There is “tremendous interest from a large number of emerging markets, developing countries, very important countries from the Global South, wanting to join the BRICS,” Mr. Sooklal told an Indian media outlet last month.

“They’re not asking to join other bodies. They’re asking to join the BRICS. And that’s because we are doing certain things that are appealing to them in terms of addressing the imbalances that exist in a very unequal world at the present time.”

At a BRICS summit last year, China signalled its support for an expansion of the bloc. President Xi Jinping, in a speech, said the bloc’s member states should resist those seeking to “expand military alliances” and “coerce other countries into choosing sides” – a tacit reference to the U.S.

“BRICS countries should support each other’s core interests, practise true multilateralism, uphold justice and oppose hegemony, maintain fairness and oppose bullying, and maintain unity and oppose division,” Mr. Xi said.

This year, Chinese officials and state media have linked BRICS to Mr. Xi’s global development and global civilization initiatives, intended as alternatives to the Western-led international order.

In particular, BRICS is seen as a potential vehicle for breaking the dominance of the U.S. dollar, a long-standing Chinese goal. During a trip to China last month, Brazilian President Luiz Inacio Lula da Silva spoke of the need for an alternative currency and questioned why BRICS countries should trade with each other in U.S. dollars.

His long-time ally, Dilma Rousseff, herself a former Brazilian president, now heads the Shanghai-based New Development Bank, set up to fund BRICS projects.

Russia is also promoting the currency idea and the expansion of BRICS, which would help it to bypass Western sanctions linked to the Ukraine war. The deputy chairman of Russia’s State Duma, Alexander Babakov, told journalists in India that the BRICS summit in August will consider the creation of a currency for trade within the bloc. He called for a “fundamentally new currency” that could be digital.

As an intermediate step, the BRICS countries could begin to trade with each other in their local currencies. An interbank agreement among its member states has already authorized this, and such trade is expected to become more common.

A former White House economist, Joseph Sullivan, said a BRICS currency has the potential to shake the dollar’s place on the global throne. “However early plans for it are, and however many practical questions remain unanswered, such a currency really could dislodge the U.S. dollar as the reserve currency of BRICS members,” he wrote in Foreign Policy last month.
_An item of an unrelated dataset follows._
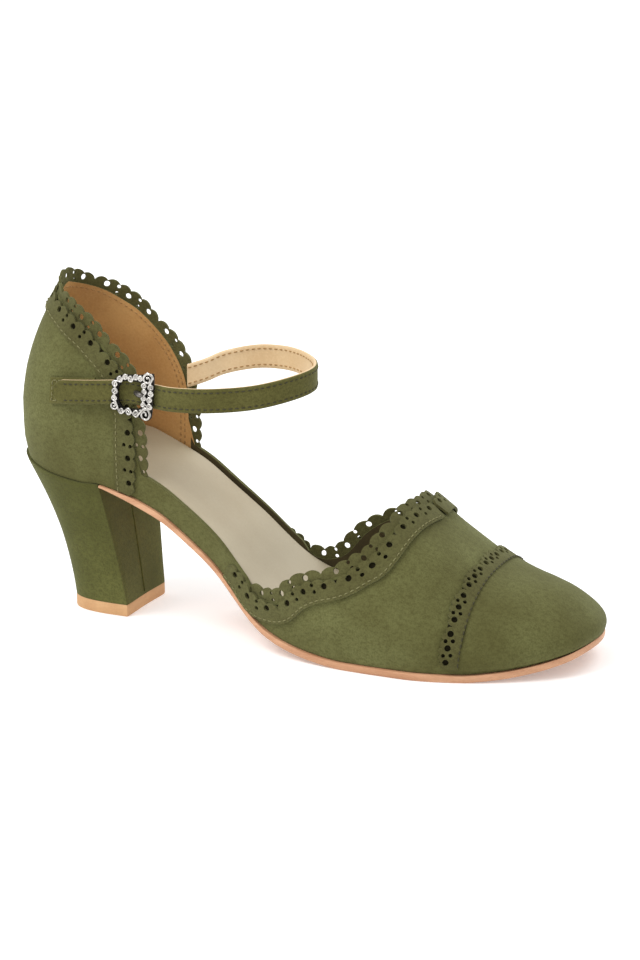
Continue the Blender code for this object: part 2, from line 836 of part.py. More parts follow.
def wave_edge(length, height, notch):
    """A scalloped edge: waves of small scallops with a notch between waves."""
    waves = max(1, round(length / WAVE_LENGTH))
    pitch = length / waves
    points = []
    for wave in range(waves):
        for scallop in range(SCALLOPS_IN_WAVE):
            for k in range(3):
                u = (scallop + k / 3) / SCALLOPS_IN_WAVE
                crown = math.sin(math.pi * u) ** 0.5
                bump = SCALLOP_DEPTH * abs(math.sin(math.pi * k / 3))
                points.append(((wave + u) * pitch, height - notch * (1 - crown) - SCALLOP_DEPTH + bump))
    points.append((length, height - notch - SCALLOP_DEPTH))
    return points, waves, pitch


def round_hole(a, c, diameter, sides):
    """A hole's outline in strip coordinates."""
    turn = [2 * math.pi * k / sides for k in range(sides)]
    return [(a + diameter / 2 * math.cos(w), c + diameter / 2 * math.sin(w)) for w in turn]


def wave_holes(waves, pitch, middle):
    """The three large holes of each wave."""
    return [
        round_hole((wave + at) * pitch, middle, LARGE_HOLE, 8)
        for wave in range(waves)
        for at in (0.18, 0.50, 0.82)
    ]


def lace_solid(name, strip, tail):
    """A perforated scalloped trim along an edge, partly on the suede and partly past it."""
    top, waves, pitch = wave_edge(strip.length, LACE_STANDING, WAVE_NOTCH)
    base = [(a, -LACE_ON_SUEDE) for a in np.linspace(strip.length, 0, int(strip.length / LACE_GRID))]
    outline = np.array(top + base)
    holes = wave_holes(waves, pitch, LACE_STANDING - HOLE_INSET)
    inner = [(a, -0.5 * LACE_ON_SUEDE) for a in np.arange(2, strip.length - 2, LACE_GRID)]
    flat, tris = fill_outline(outline, holes, inner)
    return thickened(name, strip, flat, tris, tail, "lace_suede")


def build_collar_lace(last):
    """Trim round the quarter's edge, down both front edges to the sole."""
    edges = []
    for side in (-1, 1):
        quarter, _, _ = upper_edge(last, side)
        x = QUARTER_FRONT
        foot = last.locate(side, x, float(foot_z(x)) + 1.5)
        mid = last.locate(side, x, 0.5 * (0.56 * COLLAR_HEIGHT + float(foot_z(x))))
        edges.append(catmull(quarter + [mid, foot], 6))
    lateral, medial = edges
    medial = medial.copy()
    medial[:, 0] -= last.girth
    edge = np.vstack([lateral[::-1], medial[1:]])
    strip = EdgeStrip(last, edge, GAP + LACE_THICKNESS)
    return lace_solid("collar_lace", strip, LACE_THICKNESS)


def build_vamp_lace(last, side, name):
    """Trim along one side of the vamp's edge, from the waist to the throat."""
    _, band, vamp = upper_edge(last, side)
    edge = catmull([band[-2], band[-1]] + vamp[:-1], 6)
    end = np.array(vamp[-1])
    last_point = edge[-1]
    tail = [last_point + (end - last_point) * u for u in (0.3, 0.6)]
    edge = np.vstack([edge, tail])
    strip = EdgeStrip(last, edge, GAP + LACE_THICKNESS)
    return lace_solid(name, strip, LACE_THICKNESS)


def cap_line(last, side):
    """The line on which the toe cap's rear edge lies, from the sole to the ridge."""
    points = []
    for k in range(7):
        u = k / 6
        x = LENGTH - CAP_LENGTH_SIDE + (CAP_LENGTH_SIDE - CAP_LENGTH_TOP) * u
        column = last.side_column(side, x)
        points.append((column, u))
    return catmull(points, 6)


def build_toe_cap(last):
    """Overlay on the toe, cut from the last's surface, with a scalloped rear edge."""
    edges = []
    for side in (-1, 1):
        strip = EdgeStrip(last, cap_line(last, side)[:-2], 0.0)
        rim, _, _ = wave_edge(strip.length, SCALLOP_DEPTH, 2.0)
        s, t = strip.plane(np.array(rim) * (1.0, strip.outward))
        edges.append(np.stack([s, np.clip(t, CAP_FOOT, 0.97)], 1))
    lateral, medial = edges
    tops = [last.side_column(side, LENGTH - CAP_LENGTH_TOP) for side in (-1, 1)]
    ridge_x = np.linspace(LENGTH - CAP_LENGTH_TOP, LENGTH, 8)
    lateral_ridge = [(last.side_column(-1, x), 1.0) for x in ridge_x[:-1]]
    medial_ridge = [(last.side_column(1, x), 1.0) for x in ridge_x[:-1]]
    bottom = [(s, CAP_FOOT) for s in np.linspace(medial[0][0], lateral[0][0], CAP_FEATHER_POINTS)[1:-1]]
    outline = np.vstack([lateral, lateral_ridge, [(last.toe, 1.0)], medial_ridge[::-1], medial[::-1], bottom])
    columns = np.linspace(tops[0] - CAP_MARGIN, tops[1] + CAP_MARGIN, CAP_COLUMNS)
    obj = filled_sheet("toe_cap", last, outline, columns, CAP_ROWS)
    lifted(obj, CAP_CLEARANCE)
    wall = obj.modifiers.new("wall", "SOLIDIFY")
    wall.thickness = CAP_THICKNESS * MM
    wall.offset = 1
    return dress(obj, "suede")


def lifted(obj, by):
    """Moves an open sheet outwards along its normals."""
    bm = bmesh.new()
    bm.from_mesh(obj.data)
    bm.normal_update()
    shift = [(v, v.normal.copy()) for v in bm.verts]
    for v, n in shift:
        v.co += n * by * MM
    bm.to_mesh(obj.data)
    bm.free()


def strap_level(x):
    """Height of the strap's middle along the near side of the quarter."""
    return STRAP_HEIGHT * 0.980 - (QUARTER_FRONT - x) * 0.10


def on_quarter(last, x, off):
    """A point of the strap's line on the near quarter, with its outward normal."""
    s, t = last.locate(-1, x, strap_level(x))
    normal = last.normal(s, t)
    return last.surface(s, t) + normal * off, normal


def strap_route(last):
    """Middle line and outward normals of the ankle strap, from the far quarter to its free end."""
    loop = [(a * STRAP_REACH, b * STRAP_HALF_SPREAD, c * STRAP_HEIGHT) for a, b, c in STRAP_LOOP]
    s, t = last.locate(1, QUARTER_FRONT - 1.0, STRAP_HEIGHT * 0.94)
    start = last.surface(s, t) - last.normal(s, t) * (STRAP_THICKNESS / 2 + STRAP_TILT)
    start[0] = QUARTER_FRONT + 0.6
    off = GAP + max(TAB_THICKNESS, LACE_THICKNESS) + GAP + STRAP_THICKNESS / 2 + STRAP_TILT
    near = [on_quarter(last, x, off)[0] for x in np.linspace(QUARTER_FRONT, STRAP_TIP, 7)]
    return catmull([start] + loop + near, 4)


def ribbon(name, middle, outward, widths, thickness, material):
    """A flat strap along a line: its section is a thin rectangle with its width up."""
    rings = []
    for point, normal, width in zip(middle, outward, widths):
        up = np.array([0.0, 0.0, 1.0])
        up = up - normal * up.dot(normal)
        up /= np.linalg.norm(up)
        ring = []
        for across, out in ((-1, -1), (1, -1), (1, 1), (-1, 1)):
            ring.append(point + up * across * width / 2 + normal * out * thickness / 2)
        rings.append(ring)
    return ring_solid(name, rings, material)


def outward_normals(points):
    """Level normals of a line that runs forward on the far side and back on the near side."""
    tangent = np.gradient(points, axis=0)
    normal = np.stack([-tangent[:, 1], tangent[:, 0], np.zeros(len(points))], 1)
    return normal / np.linalg.norm(normal, axis=1)[:, None]


def round_tip(points, width, reach):
    """Widths along a line whose far end is rounded."""
    run = np.concatenate([[0.0], np.cumsum(np.linalg.norm(np.diff(points, axis=0), axis=1))])
    left = np.clip((run[-1] - run) / reach, 0.0, 1.0)
    return width * np.clip(np.sqrt(1 - (1 - left) ** 2), 0.35, 1.0)


def build_strap(last):
    """Ankle strap: a level loop in front of the quarter, its free end along the near side."""
    middle = strap_route(last)
    tip = middle[-1] + (middle[-1] - middle[-2]) / np.linalg.norm(middle[-1] - middle[-2]) * np.array(
        [[0.9], [1.8]]
    )
    middle = np.vstack([middle, tip])
    normals = outward_normals(middle)
    widths = round_tip(middle, STRAP_WIDTH, STRAP_WIDTH / 2)
    return ribbon("ankle_strap", middle, normals, widths, STRAP_THICKNESS, "strap_suede")


def build_tab(last):
    """The tab stitched on the near side of the quarter, under the strap's free end."""
    xs = np.linspace(TAB_FRONT, TAB_BACK, 9)
    pairs = [on_quarter(last, x, GAP + TAB_THICKNESS / 2) for x in xs]
    middle = np.array([pair[0] for pair in pairs])
    normals = np.array([pair[1] for pair in pairs])
    return ribbon("strap_tab", middle, normals, [TAB_WIDTH] * len(xs), TAB_THICKNESS, "strap_suede")


def buckle_axes(last):
    """Centre, forward, up and outward directions of the buckle's back, clear of the strap under it."""
    route = strap_route(last)
    near = route[len(route) // 2:]
    low, high = BUCKLE_CENTRE - BUCKLE_SIZE / 2, BUCKLE_CENTRE + BUCKLE_SIZE / 2
    ends = [near[int(np.argmin(abs(near[:, 0] - x)))] for x in (low, high)]
    up = np.array([0.0, 0.0, 1.0])
    forward = (ends[1] - ends[0]) * (1.0, 1.0, 0.0)
    forward /= np.linalg.norm(forward)
    out = np.cross(forward, up)
    middle = (ends[0] + ends[1]) / 2
    under = near[(near[:, 0] > low - 3) & (near[:, 0] < high + 3)]
    standoff = ((under - middle) @ out).max() + STRAP_THICKNESS / 2 + GAP
    return middle, forward, up, out, standoff


def build_buckle(last):
    """Ornate square buckle frame over the strap, with its window and its prong."""
    middle, forward, up, out, base = buckle_axes(last)
    rings = []
    count = 48
    for inner, level in ((0, 0), (0, 1), (1, 1), (1, 0)):
        ring = []
        for k in range(count):
            w = 2 * math.pi * k / count
            c, s = math.cos(w), math.sin(w)
            square = 1 / max(abs(c), abs(s)) ** 0.86
            if inner:
                r = BUCKLE_WINDOW / 2 * square
            else:
                lobes = 0.35 * abs(math.sin(6 * w))
                r = (BUCKLE_SIZE / 2 - 0.5 + lobes) * square
            point = middle + forward * r * c + up * r * s + out * (base + level * BUCKLE_THICKNESS)
            ring.append(point)
        rings.append(ring)
    verts = [p for ring in rings for p in ring]
    faces = []
    for r in range(4):
        for k in range(count):
            a, b = r * count + k, r * count + (k + 1) % count
            c, d = ((r + 1) % 4) * count + (k + 1) % count, ((r + 1) % 4) * count + k
            faces.append((a, b, c, d))
    obj = to_mesh("buckle_frame", verts, faces)
    tidy_mesh(obj)
    dress(obj, "antique_silver")
    reach = BUCKLE_WINDOW / 2 - GAP
    rings = []
    for along in np.linspace(-reach, reach, 5):
        ring = []
        for k in range(8):
            w = 2 * math.pi * k / 8
            ring.append(
                middle + forward * along + up * PRONG_WIDTH / 2 * math.cos(w)
                + out * (base + PRONG_WIDTH / 2 + 0.1 + PRONG_WIDTH / 2 * math.sin(w))
            )
        rings.append(ring)
    ring_solid("buckle_prong", rings, "antique_silver")


def main():
    """Builds every piece of the shoe."""
    for obj in list(bpy.data.objects):
        bpy.data.objects.remove(obj, do_unlink=True)
    last = Last()
    build_upper(last)
    build_outsole()
    build_insole()
    build_heel()
    build_lift()
    build_toe_cap(last)
    build_collar_lace(last)
    build_vamp_lace(last, -1, "vamp_lace_lateral")
    build_vamp_lace(last, 1, "vamp_lace_medial")
    build_strap(last)
    build_tab(last)
    build_buckle(last)


main()
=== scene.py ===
"""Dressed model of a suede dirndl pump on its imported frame.

Lengths are in millimetres along the shoe, X from the heel's back, until a mesh is made in metres.
"""
import logging
import math
from dataclasses import dataclass, field
from enum import Enum
from typing import Any, Optional, Sequence, Union

import bpy
import numpy as np
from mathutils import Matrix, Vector, noise
from mathutils.bvhtree import BVHTree
from mathutils.geometry import delaunay_2d_cdt


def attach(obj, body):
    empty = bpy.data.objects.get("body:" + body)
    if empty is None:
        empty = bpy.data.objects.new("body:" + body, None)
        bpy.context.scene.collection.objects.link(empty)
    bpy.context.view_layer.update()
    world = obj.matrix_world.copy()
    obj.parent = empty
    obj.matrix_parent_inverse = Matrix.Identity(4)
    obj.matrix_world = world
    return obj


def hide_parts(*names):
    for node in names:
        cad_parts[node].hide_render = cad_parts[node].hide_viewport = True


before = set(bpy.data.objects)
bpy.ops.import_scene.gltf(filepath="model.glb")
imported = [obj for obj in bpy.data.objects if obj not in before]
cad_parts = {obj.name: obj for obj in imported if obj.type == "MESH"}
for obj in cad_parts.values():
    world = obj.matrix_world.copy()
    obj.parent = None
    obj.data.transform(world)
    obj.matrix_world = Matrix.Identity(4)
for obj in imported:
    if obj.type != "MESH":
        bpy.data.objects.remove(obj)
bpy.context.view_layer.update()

Rows = Sequence[tuple[float, ...]]
Colour = tuple[float, float, float]
MM = 0.001
ORIGIN_X = 36.25
GAP = 0.3
STITCH_LENGTH = 1.7
THREAD_RADIUS = 0.26
# height of a stitch over its surface, from one hole to the other
STITCH_ARCH = (-0.30, 0.05, 0.12, 0.05, -0.30)
log = logging.getLogger("dirndl_pump")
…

The proposed BRICS currency – which he suggested could be called “the bric” – would be unable to defeat the dollar but would “shrink the size of the territory in its domain,” Mr. Sullivan said. “The global monetary order would become more multipolar than unipolar. … The dollar’s reign isn’t likely to end overnight – but a bric would begin the slow erosion of its dominance.”

Writing in the state-run China Daily last month, former Kyrgyz prime minister Djoomart Otorbaev said the growth of BRICS and related institutions showed “developing countries are not only aware of their growing power but, more important, are building mutual trust and have begun to unite.” He predicted the G7 would “come under intense pressure to relinquish control” of institutions such as the World Bank.

Stephen Nagy, an expert on Chinese foreign policy at Tokyo’s International Christian University, said Beijing hopes to grow its influence through expanding BRICS and building support in the Global South, while at the same time undermining Western dominance of international institutions.

“The challenge is, however, that the Chinese economy is slowing,” Prof. Nagy said, and the country also faces institutional and structural challenges, while other BRICS members face their own issues, not least Russia’s global pariah status.

With vastly different political systems and economies, the BRICS countries are a “less coherent group than one might think,” he added. China and India, the two largest BRICS economies, have a long-standing border dispute that has threatened to spill over into conflict several times in the past decade.